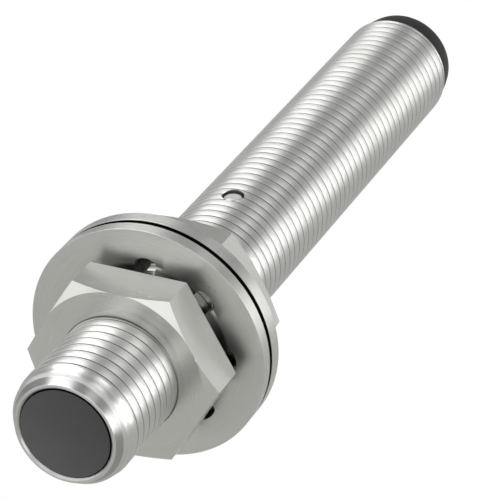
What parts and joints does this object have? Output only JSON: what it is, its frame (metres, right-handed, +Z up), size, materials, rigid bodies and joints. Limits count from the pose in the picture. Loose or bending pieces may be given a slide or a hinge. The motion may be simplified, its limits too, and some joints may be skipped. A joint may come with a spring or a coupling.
{
  "type": "inductive proximity sensor",
  "caption": "Cylindrical threaded proximity sensor with flush active face, clamped by two thin hex nuts and two internal-tooth lock washers.",
  "frame": {"origin": "centre of the active face", "axes": "+Y along the barrel from the active face to the connector end, +Z up through the status light, +X to the right seen from the active face"},
  "size_m": [0.024, 0.0845, 0.024],
  "materials": {
    "barrel": "turned, satin nickel",
    "nut": "satin nickel",
    "washer": "stamped, satin",
    "seal": "matt black",
    "active_face": "fine satin to gloss, dark grey",
    "connector_plastic": "moulded black",
    "contact_gold": "gold plated",
    "light_guide": "clear, pale",
    "ferrite": "sintered ceramic, matt",
    "bobbin_plastic": "natural",
    "copper": "enamelled copper",
    "shield_brass": "plain",
    "holder_plastic": "moulded",
    "o_ring": "nitrile rubber",
    "board": "green solder mask",
    "chip_epoxy": "moulded epoxy",
    "resistor_ceramic": "glazed",
    "capacitor_ceramic": "fired ceramic",
    "led_resin": "clear yellow resin",
    "potting": "cast resin",
    "wire_brown": "insulation",
    "wire_black": "insulation",
    "wire_blue": "insulation"
  },
  "bodies": {
    "barrel": {"barrel": "barrel", "sensing_face_cap": "active_face", "ferrite_core": "ferrite", "coil_bobbin": "bobbin_plastic", "coil_winding": "copper", "shield_ring": "shield_brass", "core_holder": "holder_plastic", "coil_lead_1": "copper", "coil_lead_2": "copper", "front_seal_ring": "o_ring", "circuit_board": "board", "sensor_ic": "chip_epoxy", "output_transistor": "chip_epoxy", "protection_diode": "chip_epoxy", "resistor_1": "resistor_ceramic", "resistor_2": "resistor_ceramic", "capacitor_1": "capacitor_ceramic", "capacitor_2": "capacitor_ceramic", "status_led": "led_resin", "light_guide": "light_guide", "potting_plug": "potting", "supply_wire": "wire_brown", "output_wire": "wire_black", "ground_wire": "wire_blue", "connector_insert": "connector_plastic", "rear_seal_ring": "o_ring", "contact_pin_1": "contact_gold", "contact_pin_2": "contact_gold", "contact_pin_3": "contact_gold", "contact_pin_4": "contact_gold"},
    "front_washer": {"front_lock_washer": "washer"},
    "front_nut": {"front_nut": "nut"},
    "rear_washer": {"rear_lock_washer": "washer", "seal_ring": "seal"},
    "rear_nut": {"rear_nut": "nut"}
  },
  "joints": [
    {"name": "front_washer_slide", "type": "slide", "parent": "barrel", "child": "front_washer", "axis": [0, 1, 0], "range_m": [-0.0096, 0]},
    {"name": "front_nut_turn", "type": "hinge", "parent": "front_washer", "child": "front_nut", "pos_m": [0, 0.01575, 0], "axis": [0, 1, 0], "range_deg": [-2880, 0]},
    {"name": "rear_washer_slide", "type": "slide", "parent": "barrel", "child": "rear_washer", "axis": [0, 1, 0], "range_m": [0, 0.0528]},
    {"name": "rear_nut_turn", "type": "hinge", "parent": "rear_washer", "child": "rear_nut", "pos_m": [0, 0.02215, 0], "axis": [0, 1, 0], "range_deg": [0, 15840]}
  ],
  "couplings": [
    {"joint": "front_nut_turn", "follows": "front_washer_slide", "rad_per_m": 5236},
    {"joint": "rear_nut_turn", "follows": "rear_washer_slide", "rad_per_m": 5236}
  ]
}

▶ GIVEN TASK:
Copy out the data shown above without altering anything.

▶ RESPONSE BELOW:
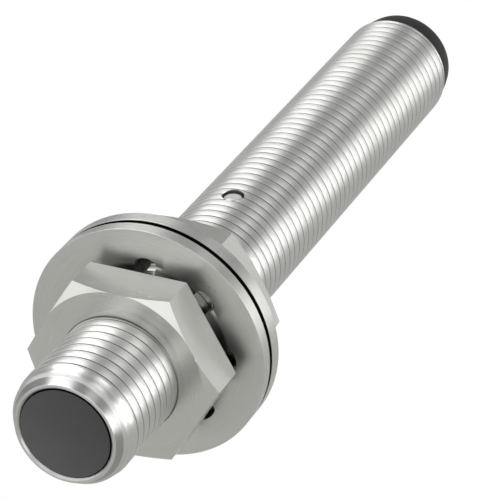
What parts and joints does this object have? Output only JSON: what it is, its frame (metres, right-handed, +Z up), size, materials, rigid bodies and joints. Limits count from the pose in the picture. Loose or bending pieces may be given a slide or a hinge. The motion may be simplified, its limits too, and some joints may be skipped. A joint may come with a spring or a coupling.
{
  "type": "inductive proximity sensor",
  "caption": "Cylindrical threaded proximity sensor with flush active face, clamped by two thin hex nuts and two internal-tooth lock washers.",
  "frame": {"origin": "centre of the active face", "axes": "+Y along the barrel from the active face to the connector end, +Z up through the status light, +X to the right seen from the active face"},
  "size_m": [0.024, 0.0845, 0.024],
  "materials": {
    "barrel": "turned, satin nickel",
    "nut": "satin nickel",
    "washer": "stamped, satin",
    "seal": "matt black",
    "active_face": "fine satin to gloss, dark grey",
    "connector_plastic": "moulded black",
    "contact_gold": "gold plated",
    "light_guide": "clear, pale",
    "ferrite": "sintered ceramic, matt",
    "bobbin_plastic": "natural",
    "copper": "enamelled copper",
    "shield_brass": "plain",
    "holder_plastic": "moulded",
    "o_ring": "nitrile rubber",
    "board": "green solder mask",
    "chip_epoxy": "moulded epoxy",
    "resistor_ceramic": "glazed",
    "capacitor_ceramic": "fired ceramic",
    "led_resin": "clear yellow resin",
    "potting": "cast resin",
    "wire_brown": "insulation",
    "wire_black": "insulation",
    "wire_blue": "insulation"
  },
  "bodies": {
    "barrel": {"barrel": "barrel", "sensing_face_cap": "active_face", "ferrite_core": "ferrite", "coil_bobbin": "bobbin_plastic", "coil_winding": "copper", "shield_ring": "shield_brass", "core_holder": "holder_plastic", "coil_lead_1": "copper", "coil_lead_2": "copper", "front_seal_ring": "o_ring", "circuit_board": "board", "sensor_ic": "chip_epoxy", "output_transistor": "chip_epoxy", "protection_diode": "chip_epoxy", "resistor_1": "resistor_ceramic", "resistor_2": "resistor_ceramic", "capacitor_1": "capacitor_ceramic", "capacitor_2": "capacitor_ceramic", "status_led": "led_resin", "light_guide": "light_guide", "potting_plug": "potting", "supply_wire": "wire_brown", "output_wire": "wire_black", "ground_wire": "wire_blue", "connector_insert": "connector_plastic", "rear_seal_ring": "o_ring", "contact_pin_1": "contact_gold", "contact_pin_2": "contact_gold", "contact_pin_3": "contact_gold", "contact_pin_4": "contact_gold"},
    "front_washer": {"front_lock_washer": "washer"},
    "front_nut": {"front_nut": "nut"},
    "rear_washer": {"rear_lock_washer": "washer", "seal_ring": "seal"},
    "rear_nut": {"rear_nut": "nut"}
  },
  "joints": [
    {"name": "front_washer_slide", "type": "slide", "parent": "barrel", "child": "front_washer", "axis": [0, 1, 0], "range_m": [-0.0096, 0]},
    {"name": "front_nut_turn", "type": "hinge", "parent": "front_washer", "child": "front_nut", "pos_m": [0, 0.01575, 0], "axis": [0, 1, 0], "range_deg": [-2880, 0]},
    {"name": "rear_washer_slide", "type": "slide", "parent": "barrel", "child": "rear_washer", "axis": [0, 1, 0], "range_m": [0, 0.0528]},
    {"name": "rear_nut_turn", "type": "hinge", "parent": "rear_washer", "child": "rear_nut", "pos_m": [0, 0.02215, 0], "axis": [0, 1, 0], "range_deg": [0, 15840]}
  ],
  "couplings": [
    {"joint": "front_nut_turn", "follows": "front_washer_slide", "rad_per_m": 5236},
    {"joint": "rear_nut_turn", "follows": "rear_washer_slide", "rad_per_m": 5236}
  ]
}